Another four-bedroom house in the same suburb on Riverbank Court on a block about a quarter of the size sold for $950,000 in July last year.

“The clearance rate shows that there is increasing competition among buyers, producing very good outcomes for vendors because many of the properties sold above reserve.”

“When you couple this with a lack of stock on the market we are seeing a very good environment for sellers through the auction process, which is proving the best of any form of sales program at present,” he says.

Bell estimates solid gains in property prices over the first three months of the year with owner occupiers, investors and lifestyle buyers all active.

“From our read of the market, prices are up between 5% and 7% through the first quarter of the year.”

This follows a 70% success rate at Ray White’s annual The Event which saw around 120 residential, prestige, industrial and commercial properties as well as land sites and even boats auctioned.

 


Bell also notes increasing numbers of bidders at auction.

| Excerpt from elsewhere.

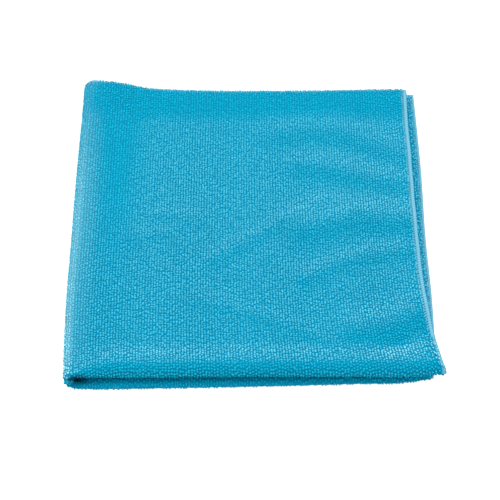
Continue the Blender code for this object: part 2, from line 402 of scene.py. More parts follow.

“We’re averaging around four bidders by property, a rising percentage with most of the properties selling in excess of the reserve price,” he says.

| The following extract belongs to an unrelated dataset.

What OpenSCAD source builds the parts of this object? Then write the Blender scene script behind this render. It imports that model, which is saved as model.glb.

Bell says the recovery in the market is not confined to the upper end.

“There is a good mixture from the very top right through all spheres,” he says.

Bell says there are two reasons for the recovery: low interest rates and that buyers have identified that properties are offering good value.

“The buyers have stepped up a notch to meet sellers who have had realistic expectations for some time.”

Buyers have been hard on the market in the past, he says.

The recovery in prices follows five years of what Bell calls “significant price correction”.

“When the market comes back it does tend to spike. I expect it will level off and there will be more consistent growth - interrupted by federal election.”

He also anticipates that firming interest rates could take some momentum out of the market.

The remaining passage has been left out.